Work for the course: one oral presentation, weekly responses, and one final exercise.
MALS 73100 - American Culture and Values
Thursday, 6:30 – 8:30 PM, 3 Credits, Prof. David Humphries (firstname.lastname@example.org)
Using the Keywords in American Cultural Studies project as a way to introduce the histories, theories, and practices of the interdisciplinary field of American studies, this course will begin with an examination of the terms of the course title itself. We will trace the history of “American” as a national and imperial term situated within different contexts; question the extent to which “culture” is an expansive and perhaps exhausted approach for understanding different kinds of representations, identity formations, and collective practices; and consider how common “values” can be identified within existing narratives, power structures, and social institutions.
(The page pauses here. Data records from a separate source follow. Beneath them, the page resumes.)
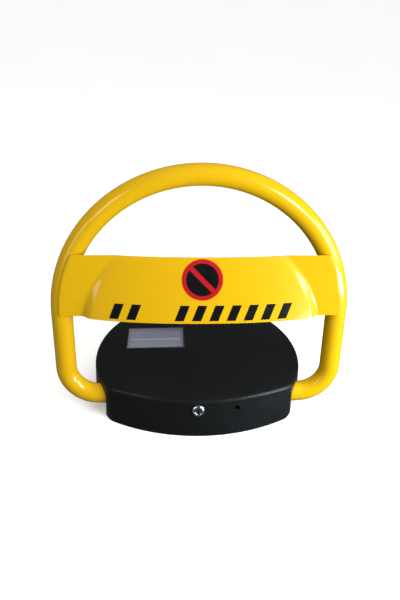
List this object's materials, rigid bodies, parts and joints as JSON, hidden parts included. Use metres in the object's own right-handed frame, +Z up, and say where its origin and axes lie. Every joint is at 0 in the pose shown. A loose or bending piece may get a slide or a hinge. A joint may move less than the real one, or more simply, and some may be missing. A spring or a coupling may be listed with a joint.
{
  "type": "folding parking lock",
  "caption": "Low domed steel base with a yellow tubular hoop and bowed crossbar panel that folds flat over it, driven by a worm gear motor under the cover.",
  "frame": {"origin": "on the ground under the middle of the base (bottom centre of the bounding box)", "axes": "+Z up, -Y is the front with the lock, the pivot axis runs along X"},
  "size_m": [0.456, 0.3174, 0.4037],
  "materials": {
    "yellow_paint": "glossy yellow powder coat with slight orange peel",
    "black_paint": "satin black powder coat",
    "bare_steel": "machined steel, lightly oiled",
    "zinc_plate": "bright zinc plating",
    "bronze": "sintered bronze",
    "chrome": "polished chrome on zinc alloy",
    "grey_plastic": "moulded grey plastic with fine texture",
    "black_plastic": "moulded black plastic",
    "rubber": "matt black rubber",
    "circuit_green": "green solder mask",
    "solar_blue": "dark blue silicon behind a resin face",
    "cell_wrap": "blue shrink sleeve",
    "window_clear": "clear polycarbonate pane",
    "sign_print": "red and black printed vinyl"
  },
  "bodies": {
    "base": {"base_plate": "black_paint", "top_cover": "black_paint", "gearbox_housing": "grey_plastic", "gearbox_lid": "grey_plastic", "motor_can": "zinc_plate", "motor_bracket": "zinc_plate", "battery_case": "black_plastic", "battery_lid": "black_plastic", "battery_cell_1": "cell_wrap", "battery_cell_2": "cell_wrap", "battery_cell_3": "cell_wrap", "battery_cell_4": "cell_wrap", "control_case": "grey_plastic", "control_lid": "grey_plastic", "circuit_board": "circuit_green", "antenna": "rubber", "buzzer": "black_plastic", "switch_bracket": "zinc_plate", "limit_switch_up": "black_plastic", "limit_switch_down": "black_plastic", "window_seal": "rubber", "solar_window": "window_clear", "solar_cell": "solar_blue", "lock_housing": "chrome", "lock_nut": "zinc_plate", "lock_keeper": "zinc_plate", "charging_socket": "black_plastic", "motor_lead": "rubber", "battery_lead": "rubber", "solar_lead": "rubber", "bearing_block_left": "bare_steel", "bush_left": "bronze", "block_bolt_left_front": "zinc_plate", "block_bolt_left_rear": "zinc_plate", "rear_hook_left": "zinc_plate", "bearing_block_right": "bare_steel", "bush_right": "bronze", "block_bolt_right_front": "zinc_plate", "block_bolt_right_rear": "zinc_plate", "rear_hook_right": "zinc_plate"},
    "drive": {"drive_gear": "bare_steel", "torsion_spring": "zinc_plate"},
    "hoop": {"hoop_tube": "yellow_paint", "crossbar_panel": "yellow_paint", "sign_label": "sign_print", "main_shaft": "bare_steel", "shaft_sleeve_left": "bare_steel", "shaft_sleeve_right": "bare_steel", "cross_pin_left": "zinc_plate", "cross_pin_right": "zinc_plate", "spring_collar": "bare_steel", "limit_cam": "black_plastic"},
    "output": {"output_pinion": "bare_steel", "worm_wheel": "bronze"},
    "rotor": {"worm_shaft": "bare_steel"},
    "lock_core": {"lock_barrel": "chrome", "lock_cam": "zinc_plate"},
    "lever_up": {"switch_lever_up": "zinc_plate"},
    "lever_down": {"switch_lever_down": "zinc_plate"}
  },
  "joints": [
    {"name": "fold", "type": "hinge", "parent": "base", "child": "drive", "pos_m": [0, -0.09075, 0.033], "axis": [-1, 0, 0], "range_deg": [0, 82.4]},
    {"name": "hoop_give", "type": "hinge", "parent": "drive", "child": "hoop", "pos_m": [0, -0.09075, 0.033], "axis": [-1, 0, 0], "range_deg": [-40, 0], "stiffness_Nm_per_rad": 25, "springref_deg": 20.05},
    {"name": "output_spin", "type": "hinge", "parent": "base", "child": "output", "pos_m": [0.037, -0.05776, 0.04309], "axis": [-1, 0, 0], "range_deg": [-188.4, 0]},
    {"name": "rotor_spin", "type": "hinge", "parent": "base", "child": "rotor", "pos_m": [0.014, -0.05776, 0.02209], "axis": [0, 1, 0], "range_deg": [-4521, 0]},
    {"name": "lock_turn", "type": "hinge", "parent": "base", "child": "lock_core", "pos_m": [-0.0035, -0.14966, 0.0455], "axis": [0.0109, 0.9799, -0.199], "range_deg": [0, 90]},
    {"name": "lever_up_press", "type": "hinge", "parent": "base", "child": "lever_up", "pos_m": [-0.065, -0.07225, 0.0248], "axis": [-1, 0, 0], "range_deg": [0, 7], "stiffness_Nm_per_rad": 0.05, "springref_deg": -5.73},
    {"name": "lever_down_press", "type": "hinge", "parent": "base", "child": "lever_down", "pos_m": [-0.051, -0.07225, 0.0248], "axis": [-1, 0, 0], "range_deg": [0, 7], "stiffness_Nm_per_rad": 0.05, "springref_deg": -5.73}
  ],
  "couplings": [
    {"joint": "output_spin", "follows": "fold", "ratio": -2.2857},
    {"joint": "rotor_spin", "follows": "fold", "ratio": -54.857}
  ]
}
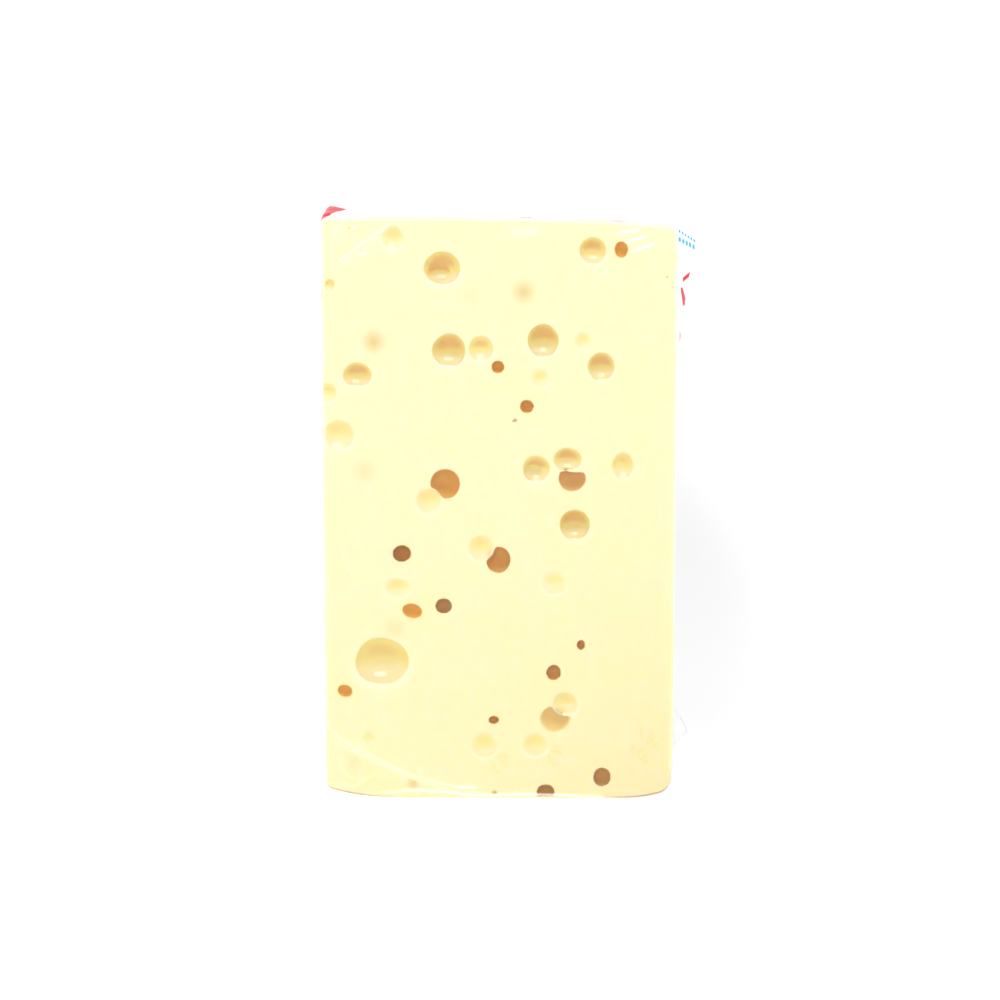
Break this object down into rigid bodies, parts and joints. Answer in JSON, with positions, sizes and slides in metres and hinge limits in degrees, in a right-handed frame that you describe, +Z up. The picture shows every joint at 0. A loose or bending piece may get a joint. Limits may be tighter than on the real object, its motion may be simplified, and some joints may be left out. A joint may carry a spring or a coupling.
{
  "type": "cheese wedge",
  "caption": "Upright wedge of holey hard cheese in its pack: clear film over the cut face, white printed film round the back and sides.",
  "frame": {"origin": "middle of the pack's underside, in the plane that it stands on", "axes": "+Z up along the wedge's longest side; the large cut face looks along -Y; +X towards the thin end"},
  "size_m": [0.1062, 0.0464, 0.1689],
  "materials": {
    "cheese_paste": "smooth moist pale yellow cheese, light passes a little way into it",
    "clear_film": "clear glossy film with a few creases",
    "printed_film": null
  },
  "bodies": {
    "root": {"cheese": "cheese_paste", "clear_front_film": "clear_film", "printed_back_wrap": "printed_film"}
  },
  "joints": []
}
To explore these topics, we will read Saidiya Hartman’s Wayward Lives, Beautiful Experiments: Intimate Histories of Riotous Black Girls, Troublesome Women, and Queer Radicals, Susan Hegeman’s The Cultural Return, Daniel Immerwahr’s How to Hide an Empire: A History of the Greater United States, and Lisa Lowe’s The Intimacies of Four Continents. In addition, we will use American Quarterly as a resource for examining recent scholarship on topics related to social justice, the environment, technology, and representations of geography, class, race, gender, and sexuality. Students will have the opportunity to work on their own interests in American studies and related fields, producing writing in different genres, including a new or updated keyword, a review of a book or event, and proposals for a conference paper and a longer writing project.